Anzaldúa shows the linguistic melting pot of her borderlands where a interlacement of power relations occurs: English is dethroned in Spanglish, an Anglo language pronounced with the Spanish accent; on its turn, Spanish becomes pocho when it is spoken with a strong American accent. She lists some of the languages, patois and dialects spoken in her land: Standard English, Working class and slang English, Standard Spanish, Standard Mexican Spanish, North Mexican Spanish dialect, Chicano Spanish (regional variations in texas, Arizona and Mexico), Tex-Mex, Pachuco (called caló), are only the most important.

 

Deslenguadas. Somos los del español deficiente. We are your linguistic nightmare, your linguistic aberration, your linguistic mestisaje, the subject of your burla.
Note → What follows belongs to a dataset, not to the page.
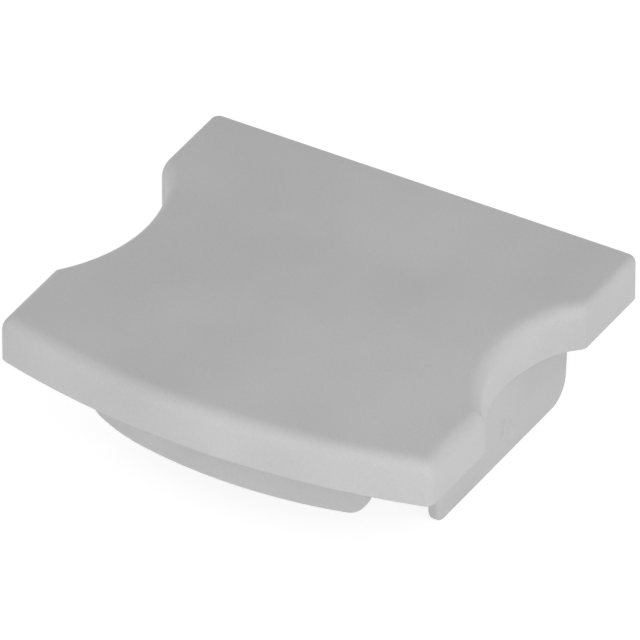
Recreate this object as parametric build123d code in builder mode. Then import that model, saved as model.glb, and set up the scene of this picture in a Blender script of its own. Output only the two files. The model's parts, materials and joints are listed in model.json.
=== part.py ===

Because we speak with tongues of fire we are culturally crucified. Racially, culturally and linguistically somos huérfanos – we speak an orphan tongue”.

 

presentazione

 

 “Because I, a mestiza,

Continually walk about of one culture

And into another,

Because I am in all cultures at the same time,

Alma entre dos mundos, tres, cuatro,

Me zumba la cabeza con lo contradictorio.

Estoy norteada por todas las voces que me hablan

Simultáneamente”.

 

 

 

What is implied in the figure of both hybridization and mestizaje is substantially the question of the other. Where, who, what is the sense of the other, once we have assumed that it is the “I” itself, once we consider the multifarious and translinguistics dimension of this “I” as a-Gro-ba”, once we consider, last but not least, the strict connections between the discourse order and the relations of domain in the world, in other words between language and power?